While text adventures are not generally commercially viable now, their progeny, now called Interactive Fiction live on. Interactive Fiction authors and developers have created many high quality games and authoring systems that are mostly freely available. Game engines allow players to continue to access the classics from past years and also author new experiences. Twine and Inform are freely available and continue to be used to create new interactive fiction works. Twine in particular expands the idea of what these creative works can be.

Why This Tutorial, Why Rust?

Why this tutorial then? To paraphrase Ruud Helderman, the author of the series that THIS tutorial is based on, because it will be entertaining, educational, and fun. Text adventure games were groundbreaking when they were first written, but today, their concepts, structure, and simple implementation provide a great opportunity for learning while building a new creative work.

A text adventure provides a good step up in scope from simple 'one-file' games. A text adventure game is a project large enough to need more structure than and will also need to use more advanced data structures. At the same time you can make a text adventure using just the syntax in the language and very few external dependencies, so our focus can remain on the technique, not on learning new libraries.

This has already been done in C, so why Rust? Because I'm learning the language and I'm looking for a slightly more advanced project. I'm still learning though, so I'm probably not going to be writing idiomatic Rust all the time. I'll just write what works and fix things as I go.

This is not going to be a Rust tutorial, but I will reflect on the code and the implementation. Where these differ from what feels right in another language like C, I'll try to highlight that and the rationale for why Rust is different.

Iterative Development

Which brings me to the final point before we begin. I'm going to be following the pattern of our inspiration and building this game iteratively. Each post will build on the previous one and introduce a new concept. Every post will result in a fully functional program and game.
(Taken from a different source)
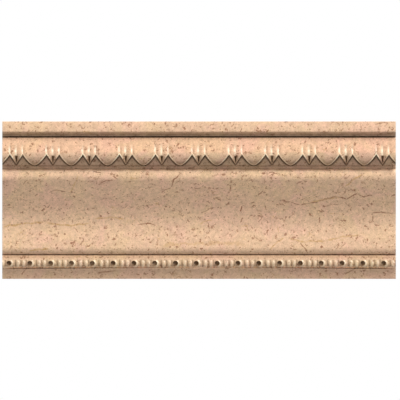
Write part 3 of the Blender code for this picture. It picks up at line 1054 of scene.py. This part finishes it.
# Tints of some members: lower and upper height, and the colour that multiplies the stone's
BAND_TINTS = [
    (96.0, OVOLO_TOP, (1.06, 0.99, 0.97)),
    (15.8, ASTRAGAL_TOP, (0.97, 0.92, 0.86)),
    (9.5, 14.5, (0.91, 0.94, 0.90)),
    (8.2, 9.4, (1.26, 1.28, 1.24)),
    (78.6, 82.0, (1.07, 1.07, 1.04)),
]

# How far a mark sways in millimetres, and how strong the spots and specks are
SWAY_REACH = 2.6
SPOT_STRENGTH = 0.8
SPECK_SCALE = 0.42
SPECK_STRENGTH = 0.62

# Where the noise of the rose clouds is taken, well away from that of the cream clouds
ROSE_SHIFT = (310.0, 170.0, 95.0)

# How much of the sawn sides the dust covers, how far grime and brown marks take the polish
# away, and how deep the saw marks are against the pits
DUST_COVER = 0.35
GRIME_DULLNESS = 0.6
MARK_DULLNESS = 0.5
SAW_DEPTH = 0.5
PIT_DEPTH = 0.2 * MM
PIT_STRENGTH = 0.4

STONE_COLOURS = ("Body", "Cream", "Rose", "Speck", "Vein", "Grime", "Worn", "Dust")
MESH_MASKS = ("Grime", "Sawn", "Worn")


def add_node(tree, kind, values=None, **settings):
    """New node with its settings, and each named or numbered input linked or set."""
    new = tree.nodes.new(kind)
    for name, value in settings.items():
        setattr(new, name, value)
    for name, value in (values or {}).items():
        if isinstance(value, bpy.types.NodeSocket):
            tree.links.new(value, new.inputs[name])
        else:
            new.inputs[name].default_value = value
    return new


def maths(tree, operation, *values, clamp=False):
    """Result of one calculation on sockets or numbers."""
    settings = {"operation": operation, "use_clamp": clamp}
    return add_node(tree, "ShaderNodeMath", dict(enumerate(values)), **settings).outputs[0]


def vector_maths(tree, operation, *values):
    """Result of one calculation on vectors."""
    inputs = dict(enumerate(values))
    return add_node(tree, "ShaderNodeVectorMath", inputs, operation=operation).outputs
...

I'll also be posting these pretty much as I complete the steps. I mention this because there will certainly be places where I implement a step and then realize a different approach is needed and a refactoring is appropriate. At least initially, I'll be including those realizations in the posts and you'll see the iterations in the implementation over the course of the posts. Eventually, I may come back and refactor the posts themselves so those decisions fall appropriately in the narrative where they should rather than as they're developed.

0 - Getting Started

To begin navigate to the place where you work on projects. For me, that is the ~/dev directory. Make a new project using cargo and a descriptive name:

$ cargo new reentry
    Created binary (application) 'reentry' package
$ cd reentry

The first command creates a new project with the name 'reentry'. The second switches into the newly created directory.

I'm using the name 'reentry' because the game we'll be making in this tutorial is a space adventure. Rust is a new language using all sorts of advanced technology, my choice of game reflects that. You're free to make a different game, but you'll need to replace my descriptions with your own.

To make sure you have everything you need and that the project created successfully, go ahead and run the program:

$ cargo run
   Compiling reentry v0.1.0 (/home/rskerr/dev/reentry)
    Finished dev [unoptimized + debuginfo] target(s) in 0.75s
     Running `target/debug/reentry`
Hello, world!

New projects created with cargo new include a simple Hello World! program so projects will compile right out of the gate. If your game doesn't compile here, stop and go sort out your Rust development environment. Here is a good place to start.

Before our closing this initial section, we're going to add two additional files - a LICENSE file and a README file. These two files are customary in open source projects and provide needed information for others who see and use the project. The LICENSE file is important because it lets others know what your intentions for sharing are. Without this file, re-use is ambiguous at best, and at worst (at least in the United States) published material should be assumed to be under copyright, which prevents re-use. By adding a LICENSE file, you make your intentions clear and let everyone know your intentions.

In our case, this is a public project and we want to encourage re-use, so we've selected the MIT license. The MIT license grants essentially unlimited rights for others and requires only that the same license is included and granted to others. Since it is a standard license, we've not included its text here.

The second file we've added is a README file. Think of the README file as a kind of starting point for new viewers of the project. README files almost always contain at least a simple description of a project. These files might also include installation and usage instructions, additional system requirements and/or caveats for use. Later, in this project we may add to the README file to provide additional instructions for anyone using the project.

Our file:

# reentry
A text adventure game built in Rust.
This is a text adventure game built to continue learning the Rust programming language.

The '.md' at the end of the README filename ('') indicates that the file is a Markdown file. Markdown is a simple formatting language that is both easy to read in text form, but can be taken as hints by display tools to provide a richer view of the file with BOLD, Headings, italics, and other formatting. Since we're pushing this project to a public repository we want viewers to know what they've got and the README file will tell them.

With the preliminaries out of the way, we've completed the first step and can commit our files.

⇂  View Source

1 - First Steps

Lets begin by doing the most simple thing we can do to get the player into the game. For our first steps, we'll show a simple welcome message and then describe the player's initial location.

fn main() {
    println!("Welcome to Reentry. A space adventure.");
    println!("You awake in darkness with a pounding headache.");
    println!("An alarm is beeping loudly. This doesn't help your headache.");

Lets review the code
1 - Rust programs start with the main() function.
2-7 - println!() function calls print messages to the console. println!() adds a new line to the end of each message
8 - No return value is given so the main() function will return ().

Running the program (with cargo run) we see:

Welcome to Reentry. A space adventure.

You awake in darkness with a pounding headache.
An alarm is beeping loudly. This doesn't help your headache.


Humble beginnings for sure, but a definite start. This simple program sets the stage for our adventure though. Hopefully you can see that descriptive text has the power to awaken the imagination and pull you into a story. This is the key element of a text adventure. Let the words drive the story and your player's imagination will provide depth.